Infox-QC: A Quebec-Focused French Corpus for Misinformation Detection and AI Robustness Assessment
Proceedings of the Fifteenth Language Resources and Evaluation Conference (LREC 2026)
Abstract
The pervasive spread of online misinformation, often through social media and political campaigns, makes detecting false claims a crucial task for mitigating societal risks. While the vast majority of fake news datasets are developed in English, a critical gap remains for low-resource languages, such as French. To address this, we introduce Infox-QC, a novel French-language corpus focused on misinformation relevant to the Quebec region. Beyond containing real true and fake news, Infox-QC includes two unique subsets of AI-generated fake news: one created by prompting an AI to paraphrase existing fake news, and a second generated by prompting an AI to fabricate fake news from real true reports.

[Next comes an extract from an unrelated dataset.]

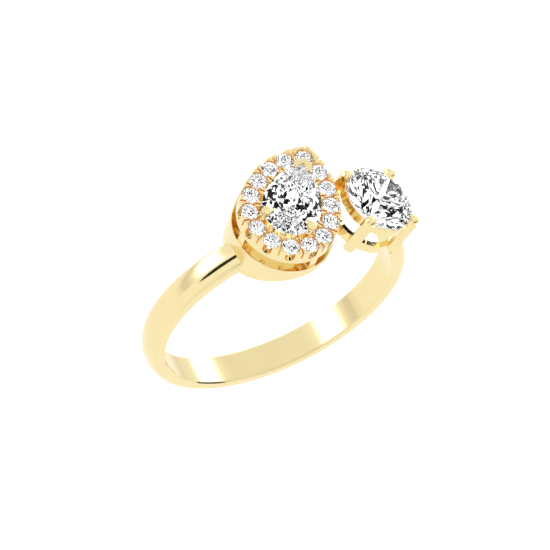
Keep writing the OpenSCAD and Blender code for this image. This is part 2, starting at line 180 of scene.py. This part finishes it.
def cut_diamond(name, up, colours):
    """Colourless diamond: facets polished clear, and a girdle that is ground a little dull."""
    material, tree, out = new_material(name)
    facing = add_node(tree, "ShaderNodeNewGeometry").outputs["True Normal"]
    tilt = add_node(tree, "ShaderNodeVectorMath", {"operation": "DOT_PRODUCT"}, {1: up}, {0: facing})
    # girdle walls stand upright, so their tilt is close to nothing
    side = add_node(tree, "ShaderNodeMath", {"operation": "ABSOLUTE"}, links={0: tilt.outputs["Value"]})
    dull = add_node(
        tree, "ShaderNodeMapRange", sockets={"From Min": 0.05, "From Max": 0.2, "To Min": 0.3, "To Max": 0.0},
        links={"Value": side.outputs[0]},
    )
    stone = add_node(
        tree, "ShaderNodeBsdfPrincipled",
        sockets={
            "Base Color": (*colours.diamond, 1.0), "IOR": 2.417, "Transmission Weight": 1.0,
            "Specular Tint": FAINT_MIRROR,
        },
        links={"Roughness": dull.outputs["Result"]},
    )
    tree.links.new(stone.outputs["BSDF"], out.inputs["Surface"])
    return material


def pale_paper(colours):
    """Matt white sweep of studio paper."""
    material, tree, out = new_material("matt_white_paper")
    place = add_node(tree, "ShaderNodeTexCoord").outputs["Object"]
    # paper tooth of about 0.5 mm
    tooth = add_node(
        tree, "ShaderNodeTexNoise", sockets={"Scale": 1 / (0.5 * MM), "Detail": 2.0}, links={"Vector": place},
    )
    shade = [c * 0.985 for c in colours.floor]
    tone = ramp(tree, tooth.outputs["Fac"], [(0.3, shade), (0.7, list(colours.floor))])
    paper = add_node(
        tree, "ShaderNodeBsdfPrincipled",
        sockets={
            "Roughness": 0.9, "Specular IOR Level": 0.2, "Emission Color": (1.0, 1.0, 1.0, 1.0),
            "Emission Strength": PAPER_GLOW,
        },
        links={"Base Color": tone.outputs["Color"]},
    )
    tree.links.new(paper.outputs["BSDF"], out.inputs["Surface"])
    return material


def card_mask(tree, way, card):
    """Mask of an oval card: its middle as a direction, how slim it is each way, its reach and its soft rim."""
    middle, slim, reach, rim = card
    off = add_node(tree, "ShaderNodeVectorMath", {"operation": "SUBTRACT"}, {1: middle}, {0: way})
    oval = add_node(
        tree, "ShaderNodeVectorMath", {"operation": "MULTIPLY"}, {1: slim}, {0: off.outputs["Vector"]},
    )
    far = add_node(tree, "ShaderNodeVectorMath", {"operation": "LENGTH"}, links={0: oval.outputs["Vector"]})
    mask = add_node(
        tree, "ShaderNodeMapRange", sockets={"From Min": reach, "From Max": reach - rim},
        links={"Value": far.outputs["Value"]},
    )
    return mask.outputs["Result"]


def give(node, material):
    """Puts one material on a CAD node's object."""
    mesh = NODES[node].data
    mesh.materials.clear()
    mesh.materials.append(material)


class RingColours(bpy.types.PropertyGroup):
    """Colours of the metal, the stones and the floor"""

    gold: bpy.props.FloatVectorProperty(
        name="Gold", description="Tone of the polished gold", subtype="COLOR",
        default=linear("#F0DFAC"), min=0, max=1,
    )
    gold_warm: bpy.props.FloatVectorProperty(
        name="Warm gold", description="Deeper tone in the clouds of the polish", subtype="COLOR",
        default=linear("#EBD8A2"), min=0, max=1,
    )
    # painted shade: the deeper tone that the crevices are painted in
    gold_painted_shade: bpy.props.FloatVectorProperty(
        name="Deep gold", description="Tone in the crevices", subtype="COLOR",
        default=linear("#F0C878"), min=0, max=1,
    )
    # painted light: colour of the glow painted into the crevices
    gold_glow: bpy.props.FloatVectorProperty(
        name="Glow of the gold", description="Light that the crevices send back", subtype="COLOR",
        default=linear("#F0D090"), min=0, max=1,
    )
    diamond: bpy.props.FloatVectorProperty(
        name="Diamond", description="Tint of the stones", subtype="COLOR",
        default=linear("#FDFDFE"), min=0, max=1,
    )
    floor: bpy.props.FloatVectorProperty(
        name="Floor", description="Colour of the paper floor", subtype="COLOR",
        default=linear("#FAFAF8"), min=0, max=1,
    )


# Width of the picture in dots, and how many of them a millimetre of the ring takes
PICTURE_WIDTH = 550
DOTS_PER_MM = 15.12


class RingStage(bpy.types.PropertyGroup):
    """Camera, lights and floor"""

    distance: bpy.props.FloatProperty(
        name="Camera distance", description="From the ring to the camera", unit="LENGTH",
        default=1.5, min=0.3, max=5,
    )
    view_width: bpy.props.FloatProperty(
        name="View width", description="Width that the picture shows at the ring", unit="LENGTH",
        default=PICTURE_WIDTH / DOTS_PER_MM * MM, min=0.02, max=0.2,
    )
    dome: bpy.props.FloatProperty(
        name="Dome light", description="Strength of the white dome", default=1.13, min=0, max=10,
    )
    floor_light: bpy.props.FloatProperty(
        name="Floor light", description="Strength of the dome on matt surfaces", default=1.12, min=0, max=10,
    )


class RING_OT_mount(bpy.types.Operator):
    """Polishes the gold mount and softens its edges"""

    bl_idname = "ring.mount"
    bl_label = "Gold mount"

    def execute(self, context):
        give("gold_mount", polished_gold(context.scene.ring_colours))
        # the stones send back the tent's light, not the gold under them, as in the photograph
        NODES["gold_mount"].visible_transmission = False
        return {"FINISHED"}


class RING_OT_centre_stones(bpy.types.Operator):
    """Gives the pear and the round diamond their material"""

    bl_idname = "ring.centre_stones"
    bl_label = "Pear and round diamond"

    def execute(self, context):
        colours = context.scene.ring_colours
        give("pear_stone", cut_diamond("diamond_pear_cut", head_up(PEAR_LEAN), colours))
        give("round_stone", cut_diamond("diamond_round_cut", head_up(ROUND_LEAN), colours))
        return {"FINISHED"}


class RING_OT_halo_stones(bpy.types.Operator):
    """Gives the small diamonds of the halo their material"""

    bl_idname = "ring.halo_stones"
    bl_label = "Halo diamonds"

    def execute(self, context):
        small = cut_diamond("diamond_halo_cut", head_up(PEAR_LEAN), context.scene.ring_colours)
        for node in HALO:
            give(node, small)
        return {"FINISHED"}


# The photograph's camera: its right and up directions in the ring's own frame, and where its middle looks
VIEW_RIGHT = Vector((0.8267, 0.3861, 0.4093))
VIEW_UP = Vector((0.1348, 0.5703, -0.8103))
LOOK_RIGHT = 0.1422 * MM
LOOK_UP = 1.4845 * MM


# Lights below the ring as [degrees round, brightness], and the brightness of the two lamps among them
LAMP = 3.0
LAMPS = [
    (-180, 0.86), (-170, 1.0), (-20, 1.0), (-8, 0.82), (2, 0.92), (12, 1.0), (19, LAMP), (34, LAMP), (44, 1.0),
    (54, 0.88), (126, 0.9), (136, 1.0), (144, LAMP), (156, LAMP), (166, 1.0), (174, 0.76),
]

# Black cards, each as its middle, how slim it is each way, its reach and its soft rim: one beside the lens,
# which draws the dark streak in the band, and one overhead, which draws a line round the finger hole's edge
SIDE_CARD = ((-0.820344, 0.532737, 0.207912), (1.0, 1.0, 2.6), 0.4, 0.06)
TOP_CARD = ((0.42, 0.0, 0.8), (1.0, 5.0, 1.0), 0.8, 0.1)
CARD_BLACK = (0.02, 0.02, 0.02, 1.0)

# Panels that the diamonds send back: where their pattern starts, how many in a unit of direction, their
# strength, and where in the draw of lots the grey and the white ones begin
PANEL_START = (0.4, 0.3, 0.9)
PANEL_SCALE = 6.0
PANEL_LIGHT = 1.6
GREY_FROM = 0.44
WHITE_FROM = 0.58


def grey(level):
    """Neutral colour of one brightness."""
    return (level, level, level)


class RING_OT_stage(bpy.types.Operator):
    """Sets the floor, the studio dome and the camera"""

    bl_idname = "ring.stage"
    bl_label = "Floor, light and camera"

    def execute(self, context):
        scene = context.scene
        self.floor(scene)
        self.dome(scene)
        self.camera(scene)
        # light goes round inside the diamonds many times before it comes out
        scene.cycles.max_bounces = 32
        scene.cycles.glossy_bounces = 24
        scene.cycles.transmission_bounces = 32
        scene.view_settings.view_transform = "Standard"
        scene.view_settings.look = "None"
        return {"FINISHED"}

    def floor(self, scene):
        size = 3.0
        low = CAD_BOX[0][2]
        mesh = bpy.data.meshes.new("floor")
        corners = [(-size, -size, low), (size, -size, low), (size, size, low), (-size, size, low)]
        mesh.from_pydata(corners, [], [(0, 1, 2, 3)])
        mesh.materials.append(pale_paper(scene.ring_colours))
        floor = bpy.data.objects.new("floor", mesh)
        scene.collection.objects.link(floor)
        # the gold and the diamonds mirror the lights below the ring, not the paper
        floor.visible_glossy = False
        floor.visible_transmission = False

    def dome(self, scene):
        world = bpy.data.worlds.new("studio_dome")
        world.use_nodes = True
        tree = world.node_tree
        tree.nodes.clear()
        out = add_node(tree, "ShaderNodeOutputWorld")
        way = add_node(tree, "ShaderNodeTexCoord").outputs["Generated"]
        split = add_node(tree, "ShaderNodeSeparateXYZ", links={"Vector": way})
        height = split.outputs["Z"]
        # white tent, a little greyer overhead, and the lights below the ring
        overhead = ramp(tree, height, [(0.0, grey(1.0)), (0.6, grey(1.0)), (1.0, grey(0.85))])
        around = add_node(
            tree, "ShaderNodeMath", {"operation": "ARCTAN2"},
            links={0: split.outputs["Y"], 1: split.outputs["X"]},
        )
        turn = add_node(
            tree, "ShaderNodeMapRange", sockets={"From Min": -math.pi, "From Max": math.pi},
            links={"Value": around.outputs[0]},
        )
        places = [(degrees / 360 + 0.5, grey(level / LAMP)) for degrees, level in LAMPS]
        lamps = ramp(tree, turn.outputs["Result"], places)
        glow = add_node(
            tree, "ShaderNodeVectorMath", {"operation": "SCALE"}, {"Scale": LAMP}, {0: lamps.outputs["Color"]},
        )
        low = add_node(
            tree, "ShaderNodeMapRange", sockets={"From Min": -0.02, "From Max": -0.15},
            links={"Value": height},
        )
        tent = add_node(
            tree, "ShaderNodeMix", {"data_type": "RGBA"},
            links={
                "Factor": low.outputs["Result"], "A": overhead.outputs["Color"], "B": glow.outputs["Vector"],
            },
        )
        lit = tent
        for card in (SIDE_CARD, TOP_CARD):
            lit = add_node(
                tree, "ShaderNodeMix", {"data_type": "RGBA"}, {"B": CARD_BLACK},
                {"Factor": card_mask(tree, way, card), "A": lit.outputs["Result"]},
            )
        # what the diamonds send back: white and grey panels with dark gaps
        moved = add_node(tree, "ShaderNodeVectorMath", {"operation": "ADD"}, {1: PANEL_START}, {0: way})
        cells = add_node(
            tree, "ShaderNodeTexVoronoi", sockets={"Scale": PANEL_SCALE},
            links={"Vector": moved.outputs["Vector"]},
        )
        pick = add_node(tree, "ShaderNodeSeparateColor", links={"Color": cells.outputs["Color"]})
        tones = [(0.0, grey(0.0)), (GREY_FROM, grey(0.5)), (WHITE_FROM, grey(1.0))]
        panels = ramp(tree, pick.outputs[0], tones)
        panels.color_ramp.interpolation = "CONSTANT"
        bright = add_node(
            tree, "ShaderNodeVectorMath", {"operation": "SCALE"}, {"Scale": PANEL_LIGHT},
            {0: panels.outputs["Color"]},
        )
        path = add_node(tree, "ShaderNodeLightPath")
        both = add_node(
            tree, "ShaderNodeMix", {"data_type": "RGBA"},
            links={
                "Factor": path.outputs["Is Transmission Ray"], "A": lit.outputs["Result"],
                "B": bright.outputs["Vector"],
            },
        )
        level = add_node(
            tree, "ShaderNodeMapRange",
            sockets={"To Min": scene.ring_stage.dome, "To Max": scene.ring_stage.floor_light},
            links={"Value": path.outputs["Is Diffuse Ray"]},
        )
        light = add_node(
            tree, "ShaderNodeBackground",
            links={"Color": both.outputs["Result"], "Strength": level.outputs["Result"]},
        )
        tree.links.new(light.outputs["Background"], out.inputs["Surface"])
        scene.world = world

    def camera(self, scene):
        stage = scene.ring_stage
        right = LYING @ VIEW_RIGHT
        up = LYING @ VIEW_UP
        back = right.cross(up).normalized()
        look = right * LOOK_RIGHT + up * LOOK_UP
        data = bpy.data.cameras.new("camera")
        data.sensor_width = 36.0
        data.lens = data.sensor_width * stage.distance / stage.view_width
        data.clip_start = 0.05
        data.clip_end = 20.0
        camera = bpy.data.objects.new("camera", data)
        turn = Matrix((right, up, back)).transposed().to_4x4()
        camera.matrix_world = Matrix.Translation(look + back * stage.distance) @ turn
        scene.collection.objects.link(camera)
        scene.camera = camera


class RING_PT_pieces(bpy.types.Panel):
    """Lists the ring's pieces and the stage"""

    bl_idname = "RING_PT_pieces"
    bl_label = "Toi et moi ring"
    bl_space_type = "VIEW_3D"
    bl_region_type = "UI"
    bl_category = "Ring"

    def draw(self, context):
        for step in STEPS:
            self.layout.operator(step.bl_idname)


STEPS = (RING_OT_mount, RING_OT_centre_stones, RING_OT_halo_stones, RING_OT_stage)
CLASSES = (RingColours, RingStage, *STEPS, RING_PT_pieces)


def register():
    for made in CLASSES:
        bpy.utils.register_class(made)
    bpy.types.Scene.ring_colours = bpy.props.PointerProperty(type=RingColours)
    bpy.types.Scene.ring_stage = bpy.props.PointerProperty(type=RingStage)


def unregister():
    del bpy.types.Scene.ring_stage
    del bpy.types.Scene.ring_colours
    for made in reversed(CLASSES):
        bpy.utils.unregister_class(made)


def main():
    register()
    bpy.ops.ring.mount()
    bpy.ops.ring.centre_stones()
    bpy.ops.ring.halo_stones()
    bpy.ops.ring.stage()


if __name__ == "__main__":
    main()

This innovative approach allows us to verify the robustness of detection systems against fabricated content, which modern LLMs can generate with convincing efficacy. We establish comprehensive baselines using traditional machine learning methods, BERT-based models, and Large Language Models, both with and without Retrieval-Augmented Generation (RAG). Our results demonstrate that RAG-augmented LLMs offer the strongest contextual understanding, while traditional models provide valuable interpretable baselines. We further provide an exploratory human–LLM thematic agreement analysis to assess annotation consistency. The Infox-QC resource fills a critical void in French-language NLP research, supporting future efforts to explore the regional and cultural dimensions of misinformation through cross-linguistic comparison.